If Josi, who is a former 38th overall pick, continues developing like he has, he will be much better at age 25 or 26, when his second contract would be up. He would command a lot more money then, but there’s the risk he won’t continue along his path. Josi buys financial security for seven years, while the Predators buy their top-pairing defenceman for cheap by locking him up before he’s had a chance to really break out.
It’s tough to find a suitable comparable for Josi, because usually players that get long-term deals on the second contract are former top prospects like Drew Doughty and presumably Alex Pietrangelo this summer. Teams tend to pay for potential with their highest picked players (hi, Tyler Myers). John Carlson was taken 27th overall and has an AAV of $3.97-million a year, so very close to what the Predators are paying Josi. His deal is for six years, though. I’m not sure there’s enough data to show which of Carlson or Josi is decisively better but I’d presume they’re quite close. In exchange for an expensive UFA year tacked onto the end of the deal, it’s costing the Predators about $30,000 in cap space a season.
I like creative thinking. This is just one example. It doesn’t apply to any Maple Leaf, since Kadri had a very good contract year and the bridge contract would probably be preferable for the Leafs, and Cody Franson didn’t show enough underlying qualities to warrant a long-term deal after his first three seasons.

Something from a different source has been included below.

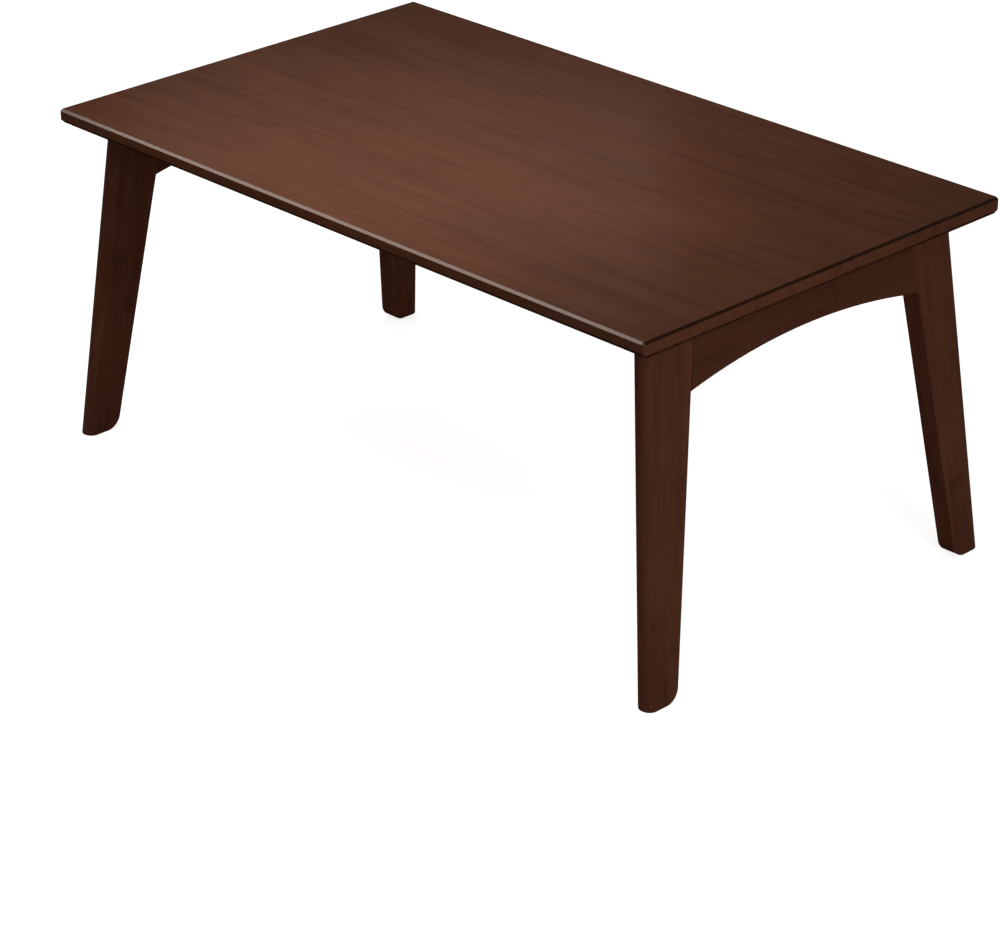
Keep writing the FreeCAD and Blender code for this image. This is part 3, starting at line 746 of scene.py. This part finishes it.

The Leafs don’t have to spend creatively like the Predators since they’re made of money, but there are still places they can. I liked Randy Carlyle’s initiative of improving the dressing room to become a more attractive landing spot for free agents and a more enjoyable atmosphere for current players, but I also like the idea of using an amnesty buy-out spot on another team’s player in exchange for a good prospect from that team, rather than Mike Komisarek (who only has one year left) or John-Michael Liles (who is an okay player).